For me, as an Australian, the most shaming thing about last week was Defence Minister Robert Hill's casual admission in the Senate on Thursday 17 November, that Australian troops may have been involved in the planning and execution of the attack on Fallujah.

In reply to a question from Senator Kerry Nettle, Hill said he was not aware of exact numbers but believed a small number of troops may have been assigned to Australia's allies in the battle. He said 'Australians certainly had some personnel within the multinational force headquarters, and it's reasonable to assume therefore some role in relation to planning or incidental support of the operations.' He said 'There may well have been a small number of Australian forces who were assigned to forces of our allies.'

In making those statements, Hill is admitting that Australian soldiers serving in Iraq may be implicated in the war crime that is Fallujah. I don't know how Hill, or Defence Secretary Ric Smith, or Chief of the Defence Forces General Peter Cosgrove, or Army Commander General Peter Leahy, can honourably stay in their jobs after Fallujah. The honourable thing would be to set up an enquiry into the Australian role in Fallujah, and take leave from their posts until it is over.

Failing that, these may all be guilty commanders, because they may have authorised Australian military participation in the planning and execution of a major war crime.

Most of our Australian media are still keen to shelter our public from the full horror of Fallujah. They want us to go on believing that we and our US and British allies are trying humanely to make Iraq safe for democracy, and that the 'unrest' in Iraq is only being caused by a few fanatical insurgents helped by Al Qaeda terrorists. They don't want us to know that this is a broad-based national liberation struggle that is growing as the number of martyred insurgent fighters keeps growing - just as it was in Vietnam.

Yet that truth is everywhere, and is now so readily accessible on so many alternative news websites …

The information is everywhere – yet our media barely notices it. We see footage of a blasted flattened field of rubble that a short time ago was once a city, while the reporter solemnly tells us, 'This was a classroom where people were being taught to make bombs.' It is as if they do not see what their own cameras are showing us.

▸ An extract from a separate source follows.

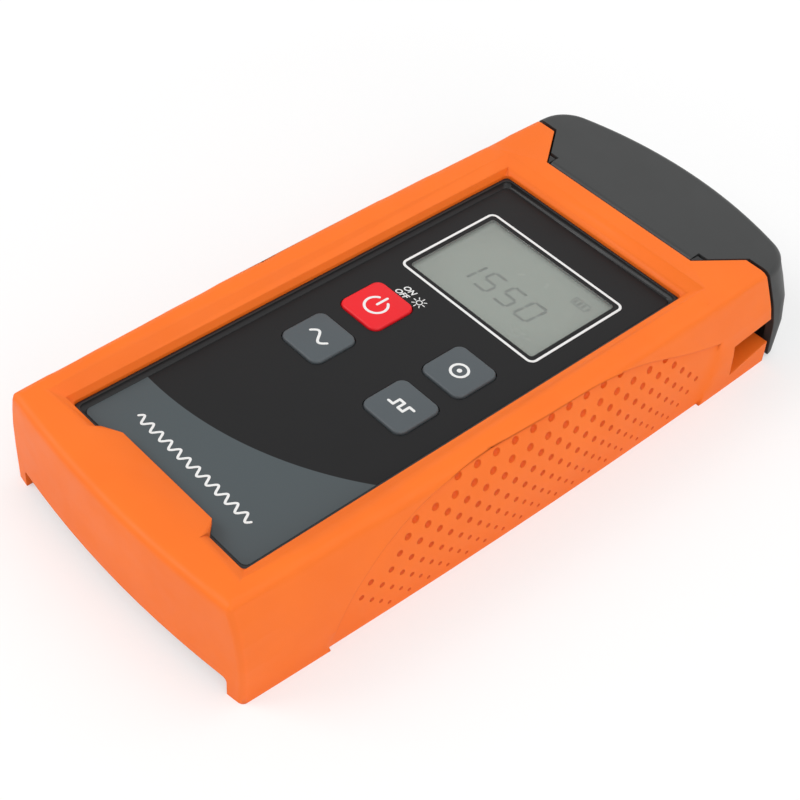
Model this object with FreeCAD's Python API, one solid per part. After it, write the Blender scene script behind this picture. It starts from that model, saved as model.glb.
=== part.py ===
import FreeCAD
import Part
import math
import os

V = FreeCAD.Vector

# Handheld optical light source. Millimetres.
# The origin is on the resting plane, under the middle of the case.
# X runs to the right, Y towards the output end, Z up out of the display.

# Battery cells, which set the width and the height of everything round them
cell_count = 3
cell_r = 7.05
cell_length = 48.0
cell_side_gap = 0.5
cell_floor_gap = 0.4
cell_nub_r = 2.6
cell_nub_length = 1.2
cell_pitch = 2 * cell_r + cell_side_gap

# Case halves inside the boot
wall = 2.0
fit_gap = 0.1
case_half = cell_count * cell_pitch / 2 + 11.1
case_near_y = -83.2
case_far_y = 75.5
case_corner_r = 5.0
boot_lip = 1.6
case_floor_z = boot_lip + fit_gap
floor_thick = 1.8
base_chamfer = 2.4
cell_near_y = case_near_y + wall + 4.6
cell_far_y = cell_near_y + cell_length

# Overall form
form_height = 2 * cell_r + 13.9
near_end_y = case_near_y - 4.05
far_end_y = case_far_y + 11.75
end_bulge = 3.0
rim_round = 2.0
near_corner_r = 1.4
least_corner_r = 0.4

# Sides of the form: heights as shares of the whole, then how far each level stands out from the case
flare_shares = (0.0, 0.357, 0.607, 0.786)
flare_heights = tuple(share * form_height for share in flare_shares) + (form_height - rim_round,)
near_walls = (5.7, 5.6, 5.0, 4.1, 3.0)
middle_walls = (7.9, 7.7, 7.0, 5.95, 4.9)
far_walls = (7.2, 7.0, 6.3, 5.3, 4.5)
near_setback = (0.6, 0.4, 0.2, 0.1, 0.0)
far_setback = (1.0, 0.0, 0.0, 0.2, 0.9)
tip_bulge = (5.2, 5.4, 5.9, 6.6, 7.0)
far_corner_r = (5.0, 5.0, 5.8, 8.0, 9.5)
rim_angles = (30.0, 60.0, 90.0)
side_near_y = case_near_y - 0.8
side_far_y = case_far_y - 2.5

# Control panel
panel_half = case_half - 6.5
panel_near_y = case_near_y + 9.6
panel_far_y = case_far_y - 25.5
panel_corner_r = 1.5
panel_thick = 0.8
panel_side_gap = 0.15
panel_sink = 1.2
shelf_thick = 1.5

# Window over the control panel
window_gap = 1.8
window_end_gap = 1.6
window_half = panel_half + window_gap
window_near_y = panel_near_y - window_end_gap
window_far_y = panel_far_y + window_end_gap
window_edge_z = form_height - 3.2
window_corner_r = 1.2
bevel_width = 3.2
bevel_break = 0.8
bevel_break_z = window_edge_z + 1.5
tongue_base_half = window_half - 10.6
tongue_tip_half = tongue_base_half - 3.1
tongue_root_spread = 1.0
tongue_reach = 3.0
tongue_tip_drop = 0.5
tongue_gap = 0.3

# Heights under the window
frame_top_z = window_edge_z - 0.7
frame_gap = 0.15
frame_step_width = 0.9
frame_step_drop = 0.4
case_top_z = frame_top_z - 0.7
panel_top_z = frame_top_z - panel_sink
panel_seat_z = panel_top_z - panel_thick
split_z = case_top_z - 9.9
split_gap = 0.1

# Grip areas on both sides: points of the upper line as shares of its length and of the height
grip_depth = 0.9
grip_near_y = case_near_y + 21.2
grip_far_y = window_far_y + 2.9
grip_line = ((0.0, -0.036), (0.069, 0.571), (0.189, 0.879), (0.515, 0.979), (0.751, 0.921), (0.88, 0.75))
grip_seam_top = 0.607
grip_seam_middle = 0.321
grip_seam_bow = 0.9
grip_seam_lean = 4.5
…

And there is so much to read in the liberal international print media too: in The Guardian, in The Independent, even in the London Times which recently ran a strong piece by editor Simon Jenkins, whose very title tells the story: 'A wrecked nation, a desert, a ghost town. And this will be called victory.'

So what do we do about it ? Those of us who care about honour and decency in Australian governance?

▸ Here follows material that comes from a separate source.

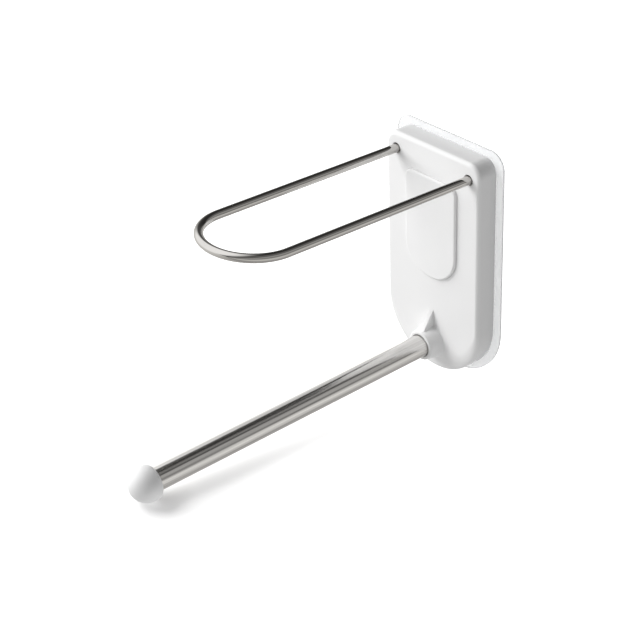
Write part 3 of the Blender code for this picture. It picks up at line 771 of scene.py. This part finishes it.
def drawn_steel(name, colour, roughness, along, depth=0.000004, vary=0.03, brushed=0.0, streaks=0.0):
    """Polished drawn steel: fine lines along the piece and a slightly uneven polish.

    A brushed piece was polished around, so it blurs what it mirrors along its length.
    """
    made, tree, shader = shader_of(name, colour, roughness, 1.0)
    if brushed:
        shader.inputs["Anisotropic"].default_value = brushed
        shader.inputs["Anisotropic Rotation"].default_value = 0.25
        around = tree.nodes.new("ShaderNodeTangent")
        around.direction_type = "RADIAL"
        around.axis = "Y"
        tree.links.new(around.outputs["Tangent"], shader.inputs["Tangent"])
    lines = noise(tree, 900.0, 3.0, along)
    broad = noise(tree, 60.0, 2.0)
    darker = tuple(channel * (0.94 - streaks) for channel in colour)
    tint(tree, lines if streaks else broad, darker, colour, shader)
    polish = spread(tree, lines, max(0.02, roughness - vary), roughness + vary)
    tree.links.new(polish, shader.inputs["Roughness"])
    bump(tree, lines, shader, 0.25, depth)
    return made


def plated(name, colour, roughness):
    """Zinc plate: a faint spangle and fine rolled lines."""
    made, tree, shader = shader_of(name, colour, roughness, 1.0)
    cells = tree.nodes.new("ShaderNodeTexVoronoi")
    cells.inputs["Scale"].default_value = 420.0
    place = tree.nodes.new("ShaderNodeTexCoord")
    tree.links.new(place.outputs["Object"], cells.inputs["Vector"])
    step = tree.nodes.new("ShaderNodeMapRange")
    step.inputs["From Max"].default_value = 1.0
    step.inputs["To Min"].default_value = roughness - 0.07
    step.inputs["To Max"].default_value = roughness + 0.09
    tree.links.new(cells.outputs["Distance"], step.inputs["Value"])
    tree.links.new(step.outputs["Result"], shader.inputs["Roughness"])
    lines = noise(tree, 1400.0, 2.0, (1.0, 1.0, 0.08))
    darker = tuple(channel * 0.88 for channel in colour)
    tint(tree, noise(tree, 240.0, 2.0), darker, colour, shader)
    bump(tree, lines, shader, 0.3, 0.000008)
    return made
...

We must demand that our government disconnect utterly from Iraq while this cruel and criminal military occupation, under the fig leaf of the brutal Allawi interim government, continues. This means: No Australian diplomatic presence. No Australian official aid presence. No Australian commercial presence. And, most important of all, no Australian military presence.

And this means now — not by Christmas, but now. There is absolutely no reason of honour or national interest for Australia to be in Iraq now. The honourable thing is to withdraw now — and be ready to return to help the Iraqi people, as soon as Iraq has a genuinely independent government.

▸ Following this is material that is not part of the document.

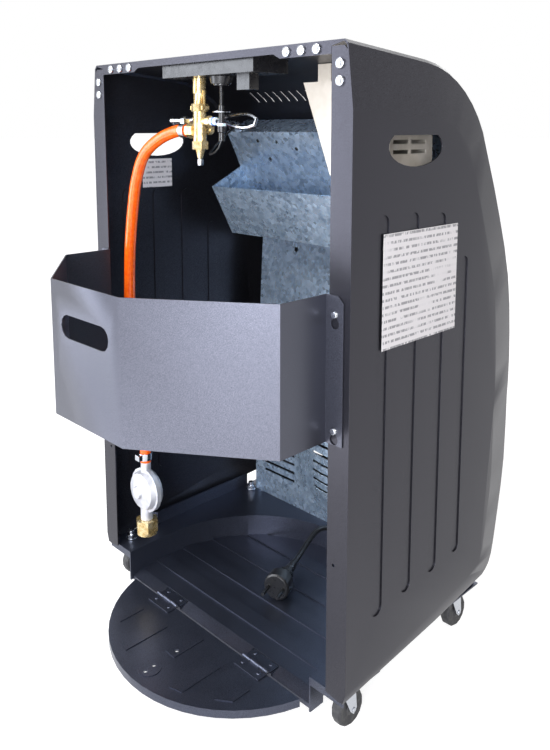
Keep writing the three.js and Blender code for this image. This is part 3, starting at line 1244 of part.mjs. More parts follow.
function regulatorBody() {
  const { x, d, z, r, t } = REGULATOR;
  const g = new THREE.LatheGeometry([
    [0, -t / 2 - 4], [9, -t / 2 - 4], [10, -t / 2], [r - 5, -t / 2 + 2], [r - 3, -3], [r, -3], [r, 3],
    [r - 3, 3], [r - 6, t / 2 - 2], [9, t / 2 + 2], [7, t / 2 + 5], [0, t / 2 + 5], [0, -t / 2 - 4],
  ].map(([u, v]) => new THREE.Vector2(u, v)), 18);
  g.translate(x, -d, z);
  const tail = rod('z', 6.5, 13, x, d, z + r + 2.2, 12);
  const neck = rod('z', 8, 16, x, d, z - r - 3, 14);
  const stub = rod('z', 5, 16, x, d, z - r - 14, 12);
  const flange = rod('z', 7.8, 2, x, d, z - r - 21, 14);
  return joinAll([solid(g), tail, neck, stub, flange]);
}

function regulatorNut() {
  const { x, d, z, r } = REGULATOR;
  const top = z - r - 11 - GAP;
  const nut = rod('z', 15, 15, x, d, top - 7.5, 6);
  const washer = rod('z', 13, 5, x, d, top - 17, 18);
  const bore = rod('z', 5 + GAP, 30, x, d, top - 2, 14);
  const well = rod('z', 8.4, 20, x, d, z - r - 20 + GAP - 9, 16);
  return cut(join(nut, washer), bore, well);
}

// ---------------------------------------------------------------- leads
const LEAD_R = 1.3;
const LEAD = [
  [PIEZO_X, 30, 600], [PIEZO_X, 30, 588], [PIEZO_X + 12, 33, 577], [38, 45, 572], [80, 92, 583],
  [110, 140, 598], [118, 162, 605], [122, 178, 603.5],
];

const COIL = { x: -146, d: 193, low: 50.3, inner: 28.5, outer: 43, height: 15 };

const PLUG = { x: -18, d: 96, z: 39, along: [0.37, 0.93], r: 17, length: 56 };
const CORD_Z = 53.9;               // a cord lying on the deck
const LOOP_R = COIL.outer - CORD_R - 0.2;
const GLAND = { x: COIL.x + LOOP_R, z: 64, tip: 222, r: 7 };
const MEET = 26;                   // a straight end stops this far before it touches the loop

// The cord climbs over the rim of the recess and crosses the deck to the coil in its corner.
const CORD_RUN = [
  [PLUG.x + PLUG.along[0] * (PLUG.length - 3), PLUG.d + PLUG.along[1] * (PLUG.length - 3), PLUG.z],
  [9, 166, 40.5], [15, 190, 48], [16, 210, 56.5], [10, 226, 56], [-6, 233, CORD_Z],
  [-40, 234, CORD_Z], [-80, 232, CORD_Z], [COIL.x + MEET, COIL.d + LOOP_R, CORD_Z],
];
const CORD_TAIL = [
  [GLAND.x, COIL.d + MEET + 1, 63.4], [GLAND.x, 226, GLAND.z], [GLAND.x, 236, GLAND.z],
  [GLAND.x, SHIELD_D + 3, GLAND.z],
];

function cordCoil() {
  const { inner, outer, height, low } = COIL;
  const soft = 3;
  const profile = [
    [inner, soft], [inner + soft, 0], [outer - soft, 0], [outer, soft], [outer, height - soft],
    [outer - soft, height], [inner + soft, height], [inner, height - soft], [inner, soft],
  ].map(([u, v]) => new THREE.Vector2(u, v));
  const g = new THREE.LatheGeometry(profile, 24);
  g.rotateX(Math.PI / 2);
  g.translate(COIL.x, -COIL.d, low);
  return g;
}

function cordGland() {
  const face = SHIELD_D - 0.6;
  const nut = rod('y', GLAND.r, 4, GLAND.x, face - 2, GLAND.z, 8);
  const relief = rod('y', 6.4, face - GLAND.tip, GLAND.x, (face + GLAND.tip) / 2, GLAND.z, 14, 4.6);
  const sleeve = rod('y', GLAND.r - 1.6, 6, GLAND.x, SHIELD_D, GLAND.z, 14);
  return cut(joinAll([nut, relief, sleeve]), rod('y', CORD_R + 2 * GAP, 60, GLAND.x, GLAND.tip, GLAND.z, 14));
}

function plug() {
  const profile = [
    [0, 0], [PLUG.r - 2, 0], [PLUG.r, 2], [PLUG.r, 17], [12, 24], [9, 33], [6.2, 36], [5.4, PLUG.length],
    [0, PLUG.length], [0, 0],
  ].map(([u, v]) => new THREE.Vector2(u, v));
  const body = solid(new THREE.LatheGeometry(profile, 16));
  const pins = [-1, 1].map((s) => solid(new THREE.CylinderGeometry(2.4, 2.4, 22, 10).translate(s * 9.5, -8, 0)));
  const hole = solid(new THREE.CylinderGeometry(CORD_R + GAP, CORD_R + GAP, 30, 14)
    .translate(0, PLUG.length + 11, 0));
  const turned = geometryOf(cut(join(body, ...pins), hole));
  turned.rotateZ(Math.PI + Math.atan2(PLUG.along[0], PLUG.along[1]));
  turned.translate(PLUG.x, -PLUG.d, PLUG.z);
  return turned;
}

// ---------------------------------------------------------------- the heater
piece('side_panel_left', sidePanel(-1), MAT.cabinet);
piece('side_panel_right', sidePanel(1), MAT.cabinet);
piece('roof_panel', roofPanel(), MAT.cabinet);
piece('front_panel', frontPanel(), MAT.cabinet);
piece('side_label', sideLabel(), MAT.label);

piece('base_tray', baseTray(), MAT.base);
casters();
flapAndHinges();
piece('bottle_guard', bottleGuard(), MAT.guard);
guardScrews();

piece('heat_shield_lower', cut(lowerShield(),
  rod('y', GLAND.r - 1.6 + GAP, 12, GLAND.x, SHIELD_D, GLAND.z, 14)), MAT.zinc);
piece('heat_shield_upper', upperShield(), MAT.zinc);
piece('burner_hood', burnerHood(), MAT.zinc);
piece('burner_box', burnerBox(), MAT.zinc);
piece('ceramic_plaques', ceramicPlaques(), MAT.ceramic);
piece('pilot_assembly', pilotAssembly(), MAT.steel);
piece('wire_guard', wireGuard(), MAT.steel);
piece('fan_motor', fanMotor(), MAT.black);
piece('fan_impeller', fanImpeller(), MAT.black);

piece('control_bezel', controlBezel(), MAT.black);
piece('gas_knob', gasKnob(), MAT.black);
piece('valve_spindle', valveSpindle(), MAT.steel);
piece('valve_body', valveBody(), MAT.brass);
piece('piezo_body', piezo(), MAT.black);
piece('piezo_button', piezoButton(), MAT.black);
piece('fan_switch', fanSwitch(), MAT.black);
piece('fan_rocker', fanRocker(), MAT.black);
piece('wiring_box', wiringBox(), MAT.box);

piece('feed_pipe', feedPipe(), MAT.steel);
piece('gas_hose', tube(HOSE_RUN, HOSE_R, 12, 26), MAT.hose);
piece('hose_clamp_upper', clampRing('x', VALVE_X + 26, HOSE_RUN[0][1], HOSE_RUN[0][2]), MAT.steel);
piece('hose_clamp_lower', clampRing('z', REGULATOR.x, REGULATOR.d, HOSE_RUN[HOSE_RUN.length - 1][2] + 8), MAT.steel);
piece('regulator', regulatorBody(), MAT.diecast);
piece('regulator_nut', regulatorNut(), MAT.brass);
piece('ignition_lead', tube(LEAD, LEAD_R, 5, 20), MAT.black);
piece('mains_cord', tube(CORD_RUN, CORD_R, 8, 28), MAT.black);
piece('cord_coil', solid(cordCoil()), MAT.black);
piece('cord_tail', tube(CORD_TAIL, CORD_R, 8, 5), MAT.black);
piece('cord_gland', cordGland(), MAT.black);
piece('plug', plug(), MAT.black);

export default heater;
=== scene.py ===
"""Portable gas cabinet heater, seen from behind: finishes, soft lines and fine detail on the solid frame."""
import math
import json

import bpy
from mathutils import Matrix, Vector


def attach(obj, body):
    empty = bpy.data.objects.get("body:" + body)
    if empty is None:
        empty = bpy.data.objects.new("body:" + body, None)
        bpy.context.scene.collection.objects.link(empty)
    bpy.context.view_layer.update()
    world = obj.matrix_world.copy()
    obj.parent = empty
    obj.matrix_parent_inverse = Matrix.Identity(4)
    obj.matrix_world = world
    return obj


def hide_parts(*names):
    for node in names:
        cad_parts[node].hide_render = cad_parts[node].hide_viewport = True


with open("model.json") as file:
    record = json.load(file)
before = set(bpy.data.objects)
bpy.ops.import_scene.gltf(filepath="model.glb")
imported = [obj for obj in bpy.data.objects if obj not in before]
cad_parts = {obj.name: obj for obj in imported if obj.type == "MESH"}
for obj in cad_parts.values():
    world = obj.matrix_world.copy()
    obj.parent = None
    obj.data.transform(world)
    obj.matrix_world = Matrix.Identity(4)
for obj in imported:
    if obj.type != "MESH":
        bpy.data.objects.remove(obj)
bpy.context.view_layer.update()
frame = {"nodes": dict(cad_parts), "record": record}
MM = 0.001
REAR_Y = 89.95                  # back plane of the cabinet


def place(x, d, z):
    """A point by its x, its depth in front of the back plane and its height, all in millimetres."""
    return Vector((x * MM, (REAR_Y - d) * MM, z * MM))


# ---------------------------------------------------------------- camera
CAMERA_AT = place(-632.5, -511.7, 601.0)
VIEW_YAW = math.radians(45.38)
VIEW_PITCH = math.radians(-7.95)
FOCAL_PX = 755.6
PRINCIPAL = (275.1, 234.2)
FRAME_PX = (550, 750)


def make_camera():
    data = bpy.data.cameras.new("camera")
    cam = bpy.data.objects.new("camera", data)
    bpy.context.scene.collection.objects.link(cam)
    forward = Vector((
        math.sin(VIEW_YAW) * math.cos(VIEW_PITCH),
        -math.cos(VIEW_YAW) * math.cos(VIEW_PITCH),
        math.sin(VIEW_PITCH),
    ))
    cam.location = CAMERA_AT
    cam.rotation_mode = "QUATERNION"
    cam.rotation_quaternion = forward.to_track_quat("-Z", "Y")
    long_side = max(FRAME_PX)
    data.sensor_width = 36
    data.lens = FOCAL_PX / long_side * data.sensor_width
    data.shift_x = (FRAME_PX[0] / 2 - PRINCIPAL[0]) / long_side
    data.shift_y = (PRINCIPAL[1] - FRAME_PX[1] / 2) / long_side
    data.clip_start = 0.02
    data.clip_end = 50
    bpy.context.scene.camera = cam


# ---------------------------------------------------------------- shader helpers
class Shader:
    """A material under construction: its node tree and its Principled node."""

    def __init__(self, name, color, roughness, metallic=0.0, **sockets):
        self.material = bpy.data.materials.new(name)
        self.material.use_nodes = True
        self.nodes = self.material.node_tree.nodes
        self.links = self.material.node_tree.links
        self.bsdf = self.nodes["Principled BSDF"]
        self.coords = None
        self.set("Base Color", (*color, 1))
        self.set("Roughness", roughness)
        self.set("Metallic", metallic)
        for socket, value in sockets.items():
            self.set(socket.replace("_", " "), value)

    def set(self, socket, value):
        self.bsdf.inputs[socket].default_value = value

    def node(self, kind, **values):
        made = self.nodes.new(kind)
        for key, value in values.items():
            if key in made.inputs:
                made.inputs[key].default_value = value
            else:
                setattr(made, key, value)
        return made

    def where(self):
        if self.coords is None:
            self.coords = self.node("ShaderNodeTexCoord")
        return self.coords.outputs["Object"]

    def stretched(self, scale):
        mapping = self.node("ShaderNodeMapping")
        mapping.inputs["Scale"].default_value = scale
        self.links.new(self.where(), mapping.inputs["Vector"])
        return mapping.outputs["Vector"]

    def noise(self, scale, detail=2.0, vector=None):
        made = self.node("ShaderNodeTexNoise", Scale=scale, Detail=detail)
        self.links.new(vector or self.where(), made.inputs["Vector"])
        return made.outputs["Fac"]

    def cells(self, scale):
        made = self.node("ShaderNodeTexVoronoi", Scale=scale)
        self.links.new(self.where(), made.inputs["Vector"])
        return made.outputs

    def span(self, value, low, high, to_low, to_high):
        """The value carried from low..high to to_low..to_high, and held at the ends."""
        made = self.node("ShaderNodeMapRange")
        for key, number in (("From Min", low), ("From Max", high), ("To Min", to_low), ("To Max", to_high)):
            made.inputs[key].default_value = number
        self.links.new(value, made.inputs["Value"])
        return made.outputs["Result"]

    def blend(self, factor, first, second):
        """A colour mix; each side is a colour or an output."""
        made = self.node("ShaderNodeMix", data_type="RGBA")
        self.links.new(factor, made.inputs[0])
        for index, side in ((6, first), (7, second)):
            if isinstance(side, tuple):
                made.inputs[index].default_value = (*side, 1)
            else:
                self.links.new(side, made.inputs[index])
        return made.outputs[2]

    def multiply(self, a, b):
        made = self.node("ShaderNodeMath", operation="MULTIPLY")
        self.links.new(a, made.inputs[0])
        if isinstance(b, (int, float)):
            made.inputs[1].default_value = b
        else:
            self.links.new(b, made.inputs[1])
        return made.outputs[0]

    def color(self, output):
        self.links.new(output, self.bsdf.inputs["Base Color"])

    def rough(self, output):
        self.links.new(output, self.bsdf.inputs["Roughness"])

    def bump(self, height, distance, strength=1.0):
        made = self.node("ShaderNodeBump", Strength=strength, Distance=distance)
        self.links.new(height, made.inputs["Height"])
        previous = self.bsdf.inputs["Normal"]
        if previous.is_linked:
            self.links.new(previous.links[0].from_socket, made.inputs["Normal"])
        self.links.new(made.outputs["Normal"], previous)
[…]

And we should have a proper independent judicial inquiry to establish the exact facts of our military role in Iraq since the invasion began on 18 March 2003. Our people —the families and friends of our servicemen and women who served in Iraq — need to know exactly what they were called on to do during this war and occupation. They need to know — we need to know — whether the laws of honourable military conduct, as Australia has always understood these laws, were violated in Iraq.

We have to get out, and then we will need an honest accounting for what we did in Iraq. This is what I will continue to strive for.